The same contributor described the town's layout and social life during the 1930s:

"There are four streets in the town namely: Main Street, Pound Street, Broad Road and Longford Street. There are a few fine buildings in the town. There are three large dances halls namely 'St. Patrick's Hall', 'Moonlight Pavilion' and 'Memorial Hall'. The guards barrick, the post office, three banks, a chapel and a church. There is a fair held once a month in the town and a market each week. In the summer evenings the young people play tennis, camogie, football and lots of other games and in winter there are many amusements such as pictures, dances, and concerts."

== Governance ==
Arva is located within the jurisdiction of Cavan County Council, in the local electoral area of Ballyjamesduff, one of the three electoral areas used for local elections within the county.

For national representation, Arva is part of the Dáil constituency of Cavan–Monaghan. At the European level, Arva falls is in the Midlands–North-West constituency, which elects five Members of the European Parliament (MEPs).

==Demographics==
Historical population data for Arva often refers to the wider civil parish of Arvagh, which encompasses the town and surrounding rural area, rather than the town alone. The parish historically covered approximately 17,074 statute acres. In 1837, the population of the parish was recorded as 4,580, of whom 422 resided in the town itself. Throughout the 19th century, the parish population declined significantly, reflecting trends in rural depopulation, famine, and emigration.

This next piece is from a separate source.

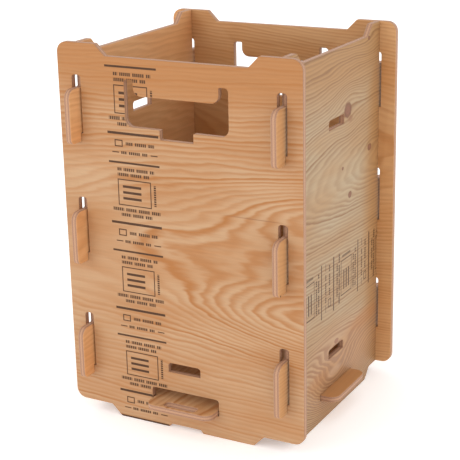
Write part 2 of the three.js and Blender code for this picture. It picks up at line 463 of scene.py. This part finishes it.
ear_end = HALF_WIDTH - EAR_WIDTH
base_end = ear_end - STACK_STEP
end_outline = mirrored(
    [
        (NOTCH_END - NOTCH_SLOPE, NOTCH_HEIGHT, SMALL_RADIUS),
        (NOTCH_END, 0, SMALL_RADIUS),
        (base_end, 0, BEVEL_RADIUS),
        (ear_end, STACK_STEP, BEVEL_RADIUS),
        (HALF_WIDTH, STACK_STEP, CORNER_RADIUS),
        (HALF_WIDTH, HEIGHT, CORNER_RADIUS),
        (ear_end, HEIGHT, BEVEL_RADIUS),
        (base_end, RIM_Z, BEVEL_RADIUS),
    ]
)
hand_hole = mirrored(
    [
        (SMALL_SLOT[0] / 2, HIGH_SLOT_Z, SMALL_RADIUS),
        (SMALL_SLOT[0] / 2, HAND_SILL_Z, SMALL_RADIUS),
        (HAND_WIDTH / 2, HAND_SILL_Z, HAND_RADIUS),
        (HAND_WIDTH / 2, HAND_TOP_Z, HAND_TOP_RADIUS),
        (TONGUE_WIDTH / 2, HAND_TOP_Z, SMALL_RADIUS),
        (TONGUE_WIDTH / 2, TONGUE_Z, HAND_RADIUS),
    ]
)
side_middle = SIDE_OUTER_X - PLY / 2
end_openings = [
    slot(x, sill, HOOK_SLOT) for x in (-side_middle, side_middle) for sill in HOOK_SILLS
]
end_openings += [
    slot(0, LOW_SLOT_Z, SMALL_SLOT),
    slot(0, FLOOR_Z - FIT, WALL_TAB_OPENING),
    hand_hole,
]


def on_front(u, v, depth):
    return Vector((u, depth - HALF_DEPTH, v)) * MM


def on_back(u, v, depth):
    return Vector((u, HALF_DEPTH - depth, v)) * MM


STRIP_LEFT = -110
STRIP_TOP = 432
PRINT_STRETCH = 0.945


def front_strip(finish, u, v):
    """How far across its strip a place is, and how far down from STRIP_TOP. Above that line
    the pattern goes on, a little stretched."""
    across = finish.maths("SUBTRACT", u, STRIP_LEFT)
    down = finish.maths("SUBTRACT", STRIP_TOP, v)
    stretched = finish.maths("MULTIPLY", down, PRINT_STRETCH)
    return across, finish.maths("MAXIMUM", down, stretched)


front_plywood = larch_plywood(
    "front_larch",
    grain=0,
    across=2,
    through=(1, -HALF_DEPTH, 1),
    heart=(265, 170, -0.05),
    veneer=("be9873", "b07a4a", "a76a32"),
    seed=3,
    swells=[(215, 350, 480, 130, -4.5), (205, 190, 480, 150, -8), (-200, 350, 240, 90, 2)],
    patches=[
        # Calmer rings over the top, and a warmer, darker colour there as painted shade
        (0, 590, 1200, 380, 0.35, 1),
        (-150, 240, 260, 560, 0.5, 0),
        (60, 50, 600, 240, 0.4, 0),
    ],
    stains=[(118, 333, 150, 2.4, "7a4d30", 0.45)],
    strip={"place": front_strip, "cover": 1},
)
front = plywood_sheet("front_sheet", end_outline, end_openings, on_front)
finished(front, front_plywood, "front", "front_panel")

back_plywood = larch_plywood(
    "back_larch",
    grain=0,
    across=2,
    through=(1, HALF_DEPTH, -1),
    heart=(300, 120, 0.1),
    veneer=("cfa070", "c28448", "a96a33"),
    seed=11,
    ring_gap=4,
)
back = plywood_sheet("back_sheet", end_outline, end_openings, on_back)
finished(back, back_plywood, "back", "back_panel")

# Side panels
# Two sheets of the same plywood between the end panels. Three hooks on each edge pass through
# the end panels' slots and drop to hold them. The right one's outer veneer is pale and knotty.
HOOK_NECK = 64.5
HOOK_DROP = 12
HOOK_GAP = 0.5
HOOK_TOP_RADIUS = 13
HOOK_TIP_RADIUS = 8
SIDE_EAR_WIDTH = 36
SIDE_TAB_OPENING_HEIGHT = 10

wall_end = HALF_DEPTH - PLY - FIT
side_ear_end = HALF_DEPTH - SIDE_EAR_WIDTH
hook_corners = [
    corner
    for sill in HOOK_SILLS
    for corner in (
        (wall_end, sill + FIT, 0),
        (HALF_DEPTH + HOOK_GAP, sill + FIT, 0),
        (HALF_DEPTH + HOOK_GAP, sill - HOOK_DROP, SMALL_RADIUS),
        (HALF_DEPTH + OVERHANG, sill - HOOK_DROP, HOOK_TIP_RADIUS),
        (HALF_DEPTH + OVERHANG, sill + HOOK_NECK, HOOK_TOP_RADIUS),
        (wall_end, sill + HOOK_NECK, SMALL_RADIUS),
    )
]
side_outline = mirrored(
    [
        (side_ear_end - STACK_STEP, 0, BEVEL_RADIUS),
        (side_ear_end, STACK_STEP, BEVEL_RADIUS),
        (wall_end, STACK_STEP, 0),
        *hook_corners,
        (wall_end, HEIGHT, SMALL_RADIUS),
        (side_ear_end, HEIGHT, BEVEL_RADIUS),
        (side_ear_end - STACK_STEP, RIM_Z, BEVEL_RADIUS),
    ]
)
side_tab_sill = FLOOR_Z - (SIDE_TAB_OPENING_HEIGHT - PLY) / 2
side_openings = [
    slot(0, LOW_SLOT_Z, SMALL_SLOT),
    slot(0, HIGH_SLOT_Z, SMALL_SLOT),
    slot(0, side_tab_sill, (TAB_OPENING_WIDTH, SIDE_TAB_OPENING_HEIGHT), SMALL_RADIUS / 2),
]


def on_left(u, v, depth):
    return Vector((depth - SIDE_OUTER_X, u, v)) * MM


def on_right(u, v, depth):
    return Vector((SIDE_OUTER_X - depth, u, v)) * MM


STRIP_FIRST_Y = 121.5
STRIP_LOW_Z = 157.5


def side_strip(finish, u, v):
    """How far across its strip a place is, from the lower edge, and how far along it."""
    return finish.maths("SUBTRACT", v, STRIP_LOW_Z), finish.maths("SUBTRACT", STRIP_FIRST_Y, u)


right_plywood = larch_plywood(
    "right_larch",
    grain=1,
    across=2,
    through=(0, SIDE_OUTER_X, -1),
    heart=(351, 45, -0.15),
    veneer=("b29d7f", "ad8152", "8a623b"),
    seed=23,
    ring_gap=4.8,
    swells=[(60, 540, 200, 60, 2), (-60, 480, 300, 120, 1.5), (-5, 45, 300, 150, -9.5)],
    knots=[
        (38, 443, 33, 30, 3.2),
        (118, 371, 19, 14, 3),
        (47, 317, 16, 14, 3),
        (21, 362, 9, 7, 3),
        (1, 107, 20, 9, 8),
        (112, 533, 10, 8, 10),
    ],
    patches=[
        (-195, 280, 100, 1400, 0, 0.9),
        # Warmer and darker towards the back end: painted shadow of the back panel's overhang
        (200, 280, 320, 1400, 0, 0.95),
        # Warmer and darker over the top: painted shade
        (30, 600, 1000, 440, 0, 0.9),
        (-10, 350, 460, 110, 0.6, 0),
        (60, 40, 560, 230, -0.9, 0.8),
    ],
    stains=[
        (-190, 280, 120, 1400, "d69d69", 0.6),
        (10, 75, 480, 190, "cf9c7c", 0.25),
        (105, 108, 190, 44, "b0733f", 0.4),
        (-62, 68, 120, 38, "b0794b", 0.35),
        (-5, 62, 76, 24, "dcb897", 0.4),
        (48, 429, 26, 16, "8a5a3c", 0.5),
        (165, 268, 34, 8, "7a4d30", 0.5),
    ],
    strip={"place": side_strip, "cover": 0.9},
)
right = plywood_sheet("right_side_sheet", side_outline, side_openings, on_right)
finished(right, right_plywood, "core", "right_side_panel")

left_plywood = larch_plywood(
    "left_larch",
    grain=1,
    across=2,
    through=(0, -SIDE_OUTER_X, 1),
    heart=(230, 150, 0.12),
    veneer=("dda977", "d6945c", "bd7f45"),
    seed=37,
    ring_gap=7,
)
left = plywood_sheet("left_side_sheet", side_outline, side_openings, on_left)
finished(left, left_plywood, "core", "left_side_panel")

# Floor panel
# One sheet laid flat between the walls, with a tab through each of them. A cord or a strap
# can pass through the slots in the front and back tabs.
TAB_HALF = 53
TAB_RADIUS = 14
TAB_SLOT_SETBACK = 6

floor_end_x = SIDE_OUTER_X - PLY - FIT
tab_slot_middle = HALF_DEPTH + TAB_SLOT_SETBACK + SMALL_SLOT[1] / 2
floor_outline = mirrored(
    [
        (TAB_HALF, -HALF_DEPTH - OVERHANG, TAB_RADIUS),
        (TAB_HALF, -wall_end, SMALL_RADIUS),
        (floor_end_x, -wall_end, 0),
        (floor_end_x, -TAB_HALF, SMALL_RADIUS),
        (HALF_WIDTH, -TAB_HALF, TAB_RADIUS),
        (HALF_WIDTH, TAB_HALF, TAB_RADIUS),
        (floor_end_x, TAB_HALF, SMALL_RADIUS),
        (floor_end_x, wall_end, 0),
        (TAB_HALF, wall_end, SMALL_RADIUS),
        (TAB_HALF, HALF_DEPTH + OVERHANG, TAB_RADIUS),
    ]
)
tab_slots = [
    [
        (u * SMALL_SLOT[0] / 2, middle + v * SMALL_SLOT[1] / 2, SLOT_RADIUS)
        for u, v in ((-1, -1), (1, -1), (1, 1), (-1, 1))
    ]
    for middle in (-tab_slot_middle, tab_slot_middle)
]


def on_floor(u, v, depth):
    return Vector((u, v, FLOOR_Z + PLY - depth)) * MM


floor_plywood = larch_plywood(
    "floor_larch",
    grain=1,
    across=0,
    through=(2, FLOOR_Z + PLY, -1),
    heart=(60, 70, 0.1),
    veneer=("cda075", "b57e4b", "a86c3a"),
    seed=51,
    ring_gap=8,
    patches=[(0, 190, 260, 120, 0.8, 0.9)],
)
floor = plywood_sheet("floor_sheet", floor_outline, tab_slots, on_floor)
finished(floor, floor_plywood, "core", "floor_panel")

# Studio
# A plain pale floor, an even white surround, and two large soft lights: the stronger one in
# front on the left, the weaker one on the right.
STUDIO_HALF = 9
FLOOR_ROUGHNESS = 0.8
FLOOR_GLOW = 0.3
SURROUND_STRENGTH = 1.05
WHITE = (1, 1, 1, 1)

ground = bpy.data.meshes.new("studio_floor")
corners = [(x * STUDIO_HALF, y * STUDIO_HALF, 0) for x, y in ((-1, -1), (1, -1), (1, 1), (-1, 1))]
ground.from_pydata(corners, [], [(0, 1, 2, 3)])
studio_floor = bpy.data.objects.new("studio_floor", ground)
bpy.context.collection.objects.link(studio_floor)
pale = Finish("pale_floor")
matt = pale.step("ShaderNodeBsdfPrincipled", tint("f9f8f7"), None, FLOOR_ROUGHNESS)
matt.node.inputs["Emission Color"].default_value = WHITE
matt.node.inputs["Emission Strength"].default_value = FLOOR_GLOW
pale.step("ShaderNodeOutputMaterial", matt)
ground.materials.append(pale.material)

world = bpy.data.worlds.new("white_surround")
world.use_nodes = True
surround = world.node_tree.nodes["Background"]
surround.inputs["Color"].default_value = WHITE
surround.inputs["Strength"].default_value = SURROUND_STRENGTH
bpy.context.scene.world = world

crate_middle = Vector((0, 0, HEIGHT * MM / 2))
for name, place, size, power in (
    ("key_light", (-1.6, -2.6, 1.4), 1.6, 14),
    ("right_light", (3.0, -0.8, 1.8), 1.8, 5),
):
    lamp = bpy.data.lights.new(name, "AREA")
    lamp.size = size
    lamp.energy = power
    stand = bpy.data.objects.new(name, lamp)
    stand.location = place
    stand.rotation_euler = (crate_middle - Vector(place)).to_track_quat("-Z", "Y").to_euler()
    bpy.context.collection.objects.link(stand)

# Camera
# Right of the front and a little above the rim, tipped by about a degree.
CAMERA_AZIMUTH = math.radians(28.73)
CAMERA_ELEVATION = math.radians(17.95)
CAMERA_ROLL = math.radians(-1.26)
CAMERA_DISTANCE = 1.7727
FOCAL_LENGTH = 103.66
SENSOR_WIDTH = 36
AIM = Vector((0.0789, -0.162, 0.3135))

toward = Vector(
    (
        -math.sin(CAMERA_AZIMUTH) * math.cos(CAMERA_ELEVATION),
        math.cos(CAMERA_AZIMUTH) * math.cos(CAMERA_ELEVATION),
        -math.sin(CAMERA_ELEVATION),
    )
)
lens = bpy.data.cameras.new("camera")
lens.sensor_width = SENSOR_WIDTH
lens.lens = FOCAL_LENGTH
camera = bpy.data.objects.new("camera", lens)
upright = Vector((math.cos(CAMERA_AZIMUTH), math.sin(CAMERA_AZIMUTH), 0))
turn = Matrix((upright, upright.cross(toward), -toward)).transposed()
turn = Matrix.Rotation(CAMERA_ROLL, 3, -toward) @ turn
camera.matrix_world = Matrix.Translation(AIM - toward * CAMERA_DISTANCE) @ turn.to_4x4()
bpy.context.collection.objects.link(camera)
bpy.context.scene.camera = camera
bpy.context.scene.view_settings.view_transform = "Standard"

Population of Arva parish and town (1837–2022)
| Year | Arva Parish |  | Arva Town |  |
| Population | ±% | Population | ±% |
| 1837 | 4,580 | — | 422 | — |
| 1861 | 6,294 | — | no data available | — |
| 1871 | 5,777 | −8.2% | no data available | — |
| 1881 | 5,606 | −3.0% | no data available | — |
| 1891 | 4,912 | −12.4% | no data available | — |
| 1901 | 4,381 | −10.8% | no data available | — |
| 1911 | 3,994 | −8.8% | no data available | — |
| 1921 | no data available | — | no data available | — |
| 1931 | no data available | — | no data available | — |
| 1941 | no data available | — | no data available | — |
| 1951 | no data available | — | no data available | — |
| 1961 | no data available | — | no data available | — |
| 1971 | no data available | — | no data available | — |
| 1981 | no data available | — | no data available | — |
| 1991 | no data available | — | no data available | — |
| 1996 | no data available | — | 327^{[citation needed]} | — |
| 2002 | no data available | — | 357 | +9.2% |
| 2006 | no data available | — | 364 | +2.0% |
| 2011 | no data available | — | 380 | +4.4% |
| 2016 | no data available | — | 411 | +8.2% |
| 2022 | no data available | — | 419 | +1.9% |

=== Irish language ===

The 2022 census reported the following language proficiency among Arva residents:
- English only: 96.2%
- Irish speakers: 28.5%
- Other languages: 3.8%

Of those who spoke Irish, a small percentage used it daily outside the education system.

==Events==
Each year the Arvagh Agricultural Show takes place in the town. The "3 Province Festival" also takes place here over 10 days from the last weekend in July until the first weekend in August. The festival includes music, theatre, comedy, art, competitions and other events.

==Transport==

===Bus===
Whartons Travel operate bus route 975 on behalf of the National Transport Authority. It serves the town six times a day (not Sundays) providing services to Longford via Drumlish and Cavan. Bus Éireann route 465, (Carrigallen-Killashandra-Cavan) serves the town on Tuesday.

===Rail===
Arva Road railway station on the erstwhile Killashandra branch was the nearest station to Arvagh. Nowadays bus route 975 provides a link to Longford railway station.

==Angling==
The Arvagh area has numerous angling sites such as Garty Lough, Hollybank Lake, Gulladoo Lake, Guiniken Lake and Rockfield Lake. The Arvagh International Fishing Festival takes place in Arvagh every September.

==Sport==
Arva St Patrick's is the local Gaelic Athletic Association club.